Posted: 3 January 2020 | | No comments yet

The new gene-edited tomatoes, developed by Cold Spring Harbor Laboratory, were designed to be able to be stored and grown in places not usually deemed suitable for plant growth.

Credit: Cold Spring Harbor Laboratory

Farmers could soon be growing new gene-edited bunched tomatoes in a storage unit, or on the roof of a skyscraper, if the success of a research trial continues.

The primary goal of the research, carried out at the Cold Spring Harbor Laboratory, was to engineer a wider variety of crops that can be grown in urban environments, or other places not suitable for plant growth, said Cold Spring Harbor Laboratory Professor and HHMI Investigator Zach Lippman, who leads the lab that designed the ‘urban agriculture tomatoes.’

These new gene-edited tomato plants are said to look nothing like the recognisable tomato vines, with their fruits being bunched and compact like grapes. The crop also allegedly matures quickly, producing ripe fruit that is ready for harvest in under 40 days. The urban agricultural system also allegedly allows the tomatoes to be stored compactly in controlled conditions that can be operated year-round, thus increasing yield.

“This demonstrates how we can produce crops in new ways, without having to tear up the land or add excessive fertiliser that runs off into rivers and streams,” Lippman said. “Here is a complementary approach to help feed people locally and with a reduced carbon footprint.”

Lippman and his colleagues reportedly created the new tomatoes by fine-tuning two genes that control the switch to reproductive growth and plant size, the self-pruning (SP) and SP5G genes, which caused the plant to stop growing sooner and flower and fruit earlier.

“When you are playing with plant maturation, you are playing with the whole system, and that system includes the sugars, where they are made, which is the leaves, and how they are distributed, which is to the fruits,” Lippman said.

Searching for a third player, Lippman’s team recently discovered the gene SIER, which controls the lengths of stems.
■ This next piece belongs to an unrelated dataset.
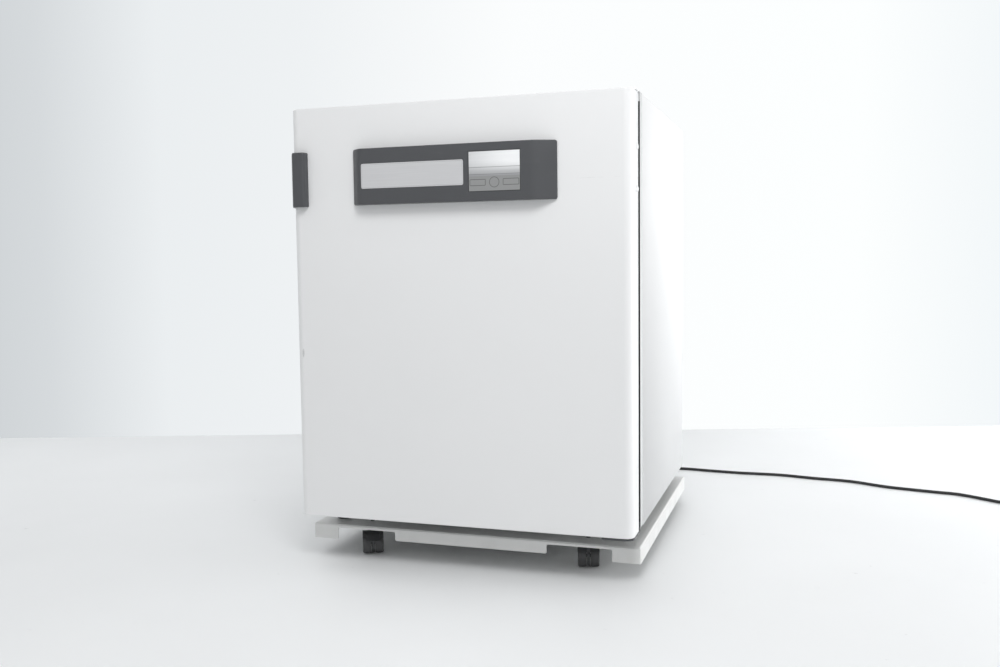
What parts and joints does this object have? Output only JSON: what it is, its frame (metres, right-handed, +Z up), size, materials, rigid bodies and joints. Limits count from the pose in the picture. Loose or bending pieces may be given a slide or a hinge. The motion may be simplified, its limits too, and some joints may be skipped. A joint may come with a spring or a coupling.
{
  "type": "carbon dioxide incubator",
  "caption": "Floor-standing carbon dioxide incubator cabinet with an insulated outer door, an inner glass door, perforated shelves in a steel chamber, and a low roller base with braked casters.",
  "frame": {"origin": "on the floor under the middle of the machine", "axes": "+X towards the doors' hinge side, +Y from the door to the back, +Z up"},
  "size_m": [1.7886, 1.247, 1.046],
  "materials": {
    "white_enamel": "satin powder coat with a faint orange peel",
    "grey_frame": "light grey moulded frame",
    "stainless": "fine brushed, electropolished",
    "galvanised": "zinc plated sheet",
    "silicone": "matt pale grey",
    "charcoal_moulding": "satin charcoal moulding with a fine grain",
    "display_glass": "gloss window over a grey liquid crystal panel",
    "silver_plate": "satin silver, bare",
    "clear_glass": "clear",
    "foam": "rigid foam",
    "filter_paper": "pleated paper",
    "black_moulding": "fine texture",
    "grey_moulding": "fine texture",
    "base_enamel": "satin light grey powder coat",
    "cord_rubber": "satin black sheath",
    "caster_grey": "dark grey moulding",
    "caster_tyre": "dark tread",
    "foot_rubber": "black"
  },
  "bodies": {
    "root": {"outer_casing": "white_enamel", "base_pan": "galvanised", "front_frame": "grey_frame", "insulation_jacket": "foam", "chamber_liner": "stainless", "chamber_gasket": "silicone", "rear_cover": "white_enamel", "hinge_bracket_top": "galvanised", "hinge_bracket_bottom": "galvanised", "glass_hinge_top": "stainless", "glass_hinge_bottom": "stainless", "glass_catch": "black_moulding", "shelf_rack_left": "stainless", "shelf_rack_right": "stainless", "humidity_cover": "stainless", "air_baffle": "stainless", "fan_motor": "galvanised", "hepa_filter": "filter_paper", "sensor_probe": "stainless", "supply_panel": "grey_moulding", "access_port": "stainless", "base_frame": "base_enamel", "mains_connector": "black_moulding", "mains_cord": "cord_rubber", "mains_cord_coil": "cord_rubber", "mains_plug": "black_moulding"},
    "outer_door": {"door_shell": "white_enamel", "door_liner": "stainless", "door_gasket": "silicone", "door_handle": "charcoal_moulding", "display_housing": "charcoal_moulding", "display_screen": "display_glass", "name_plate": "silver_plate"},
    "glass_door": {"glass_pane": "clear_glass", "glass_hinge_rail": "stainless", "glass_knob": "stainless"},
    "shelf_1": {"shelf_1": "stainless"},
    "shelf_2": {"shelf_2": "stainless"},
    "shelf_3": {"shelf_3": "stainless"},
    "fan": {"fan_wheel": "black_moulding"},
    "port_plug": {"port_plug": "silicone"},
    "mains_switch": {"mains_switch": "black_moulding"},
    "levelling_foot_front_left": {"levelling_foot_front_left": "foot_rubber"},
    "levelling_foot_front_right": {"levelling_foot_front_right": "foot_rubber"},
    "levelling_foot_back_left": {"levelling_foot_back_left": "foot_rubber"},
    "levelling_foot_back_right": {"levelling_foot_back_right": "foot_rubber"},
    "caster_front_left": {"caster_fork_front_left": "caster_grey"},
    "wheel_front_left_left": {"caster_wheel_front_left_left": "caster_tyre"},
    "wheel_front_left_right": {"caster_wheel_front_left_right": "caster_tyre"},
    "brake_pedal_front_left": {"brake_pedal_front_left": "caster_grey"},
    "caster_front_right": {"caster_fork_front_right": "caster_grey"},
    "wheel_front_right_left": {"caster_wheel_front_right_left": "caster_tyre"},
    "wheel_front_right_right": {"caster_wheel_front_right_right": "caster_tyre"},
    "brake_pedal_front_right": {"brake_pedal_front_right": "caster_grey"},
    "caster_back_left": {"caster_fork_back_left": "caster_grey"},
    "wheel_back_left_left": {"caster_wheel_back_left_left": "caster_tyre"},
    "wheel_back_left_right": {"caster_wheel_back_left_right": "caster_tyre"},
    "caster_back_right": {"caster_fork_back_right": "caster_grey"},
    "wheel_back_right_left": {"caster_wheel_back_right_left": "caster_tyre"},
    "wheel_back_right_right": {"caster_wheel_back_right_right": "caster_tyre"}
  },
  "joints": [
    {"name": "outer_door_hinge", "type": "hinge", "parent": "root", "child": "outer_door", "pos_m": [0.374, -0.376, 0.575], "axis": [0, 0, 1], "range_deg": [0, 120]},
    {"name": "glass_door_hinge", "type": "hinge", "parent": "root", "child": "glass_door", "pos_m": [0.323, -0.3468, 0.5785], "axis": [0, 0, 1], "range_deg": [0, 100]},
    {"name": "shelf_1_slide", "type": "slide", "parent": "root", "child": "shelf_1", "axis": [0, -1, 0], "range_m": [0, 0.147]},
    {"name": "shelf_2_slide", "type": "slide", "parent": "root", "child": "shelf_2", "axis": [0, -1, 0], "range_m": [0, 0.147]},
    {"name": "shelf_3_slide", "type": "slide", "parent": "root", "child": "shelf_3", "axis": [0, -1, 0], "range_m": [0, 0.147]},
    {"name": "fan_spin", "type": "hinge", "parent": "root", "child": "fan", "pos_m": [0, 0.2552, 0.79], "axis": [0, 1, 0], "continuous": true},
    {"name": "port_plug_pull", "type": "slide", "parent": "root", "child": "port_plug", "axis": [0, 1, 0], "range_m": [0, 0.04]},
    {"name": "mains_switch_rocker", "type": "hinge", "parent": "root", "child": "mains_switch", "pos_m": [0.204, 0.443, 0.25], "axis": [1, 0, 0], "range_deg": [0, 18]},
    {"name": "foot_front_left_screw", "type": "slide", "parent": "root", "child": "levelling_foot_front_left", "axis": [0, 0, 1], "range_m": [0, 0.008]},
    {"name": "foot_front_right_screw", "type": "slide", "parent": "root", "child": "levelling_foot_front_right", "axis": [0, 0, 1], "range_m": [0, 0.008]},
    {"name": "foot_back_left_screw", "type": "slide", "parent": "root", "child": "levelling_foot_back_left", "axis": [0, 0, 1], "range_m": [0, 0.008]},
    {"name": "foot_back_right_screw", "type": "slide", "parent": "root", "child": "levelling_foot_back_right", "axis": [0, 0, 1], "range_m": [0, 0.008]},
    {"name": "front_left_swivel", "type": "hinge", "parent": "root", "child": "caster_front_left", "pos_m": [-0.266, -0.297, 0.05], "axis": [0, 0, 1], "continuous": true},
    {"name": "front_left_left_wheel_spin", "type": "hinge", "parent": "caster_front_left", "child": "wheel_front_left_left", "pos_m": [-0.24411, -0.30858, 0.025], "axis": [-0.8988, -0.4384, 0], "continuous": true},
    {"name": "front_left_right_wheel_spin", "type": "hinge", "parent": "caster_front_left", "child": "wheel_front_left_right", "pos_m": [-0.27036, -0.32138, 0.025], "axis": [-0.8988, -0.4384, 0], "continuous": true},
    {"name": "front_left_brake", "type": "hinge", "parent": "caster_front_left", "child": "brake_pedal_front_left", "pos_m": [-0.24565, -0.33872, 0.04796], "axis": [-0.8988, -0.4384, 0], "range_deg": [0, 25]},
    {"name": "front_right_swivel", "type": "hinge", "parent": "root", "child": "caster_front_right", "pos_m": [0.266, -0.297, 0.05], "axis": [0, 0, 1], "continuous": true},
    {"name": "front_right_left_wheel_spin", "type": "hinge", "parent": "caster_front_right", "child": "wheel_front_right_left", "pos_m": [0.24727, -0.2808, 0.025], "axis": [0.9744, 0.225, 0], "continuous": true},
    {"name": "front_right_right_wheel_spin", "type": "hinge", "parent": "caster_front_right", "child": "wheel_front_right_right", "pos_m": [0.27573, -0.27423, 0.025], "axis": [0.9744, 0.225, 0], "continuous": true},
    {"name": "front_right_brake", "type": "hinge", "parent": "caster_front_right", "child": "brake_pedal_front_right", "pos_m": [0.25556, -0.25178, 0.04796], "axis": [0.9744, 0.225, 0], "range_deg": [0, 25]},
    {"name": "back_left_swivel", "type": "hinge", "parent": "root", "child": "caster_back_left", "pos_m": [-0.266, 0.318, 0.05], "axis": [0, 0, 1], "continuous": true},
    {"name": "back_left_left_wheel_spin", "type": "hinge", "parent": "caster_back_left", "child": "wheel_back_left_left", "pos_m": [-0.28943, 0.32601, 0.025], "axis": [0.8192, 0.5736, 0], "continuous": true},
    {"name": "back_left_right_wheel_spin", "type": "hinge", "parent": "caster_back_left", "child": "wheel_back_left_right", "pos_m": [-0.26551, 0.34276, 0.025], "axis": [0.8192, 0.5736, 0], "continuous": true},
    {"name": "back_right_swivel", "type": "hinge", "parent": "root", "child": "caster_back_right", "pos_m": [0.266, 0.318, 0.05], "axis": [0, 0, 1], "continuous": true},
    {"name": "back_right_left_wheel_spin", "type": "hinge", "parent": "caster_back_right", "child": "wheel_back_right_left", "pos_m": [0.27602, 0.34064, 0.025], "axis": [0.5, -0.866, 0], "continuous": true},
    {"name": "back_right_right_wheel_spin", "type": "hinge", "parent": "caster_back_right", "child": "wheel_back_right_right", "pos_m": [0.29062, 0.31536, 0.025], "axis": [0.5, -0.866, 0], "continuous": true}
  ],
  "couplings": [
    {"joint": "glass_door_hinge", "follows": "outer_door_hinge", "ratio": 0.8333},
    {"joint": "shelf_1_slide", "follows": "outer_door_hinge", "m_per_rad": 0.07},
    {"joint": "shelf_2_slide", "follows": "outer_door_hinge", "m_per_rad": 0.07},
    {"joint": "shelf_3_slide", "follows": "outer_door_hinge", "m_per_rad": 0.07}
  ]
}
Mutating SIER with the CRISPR gene-editing tool and combining it with the mutations in the other two flowering genes allegedly created shorter stems and extremely compact plants.

Lippman is said to be refining this technique and hopes others will be inspired to try it on other fruit crops like kiwi. By making crops and harvests shorter, Lippman believes that agriculture can reach new heights.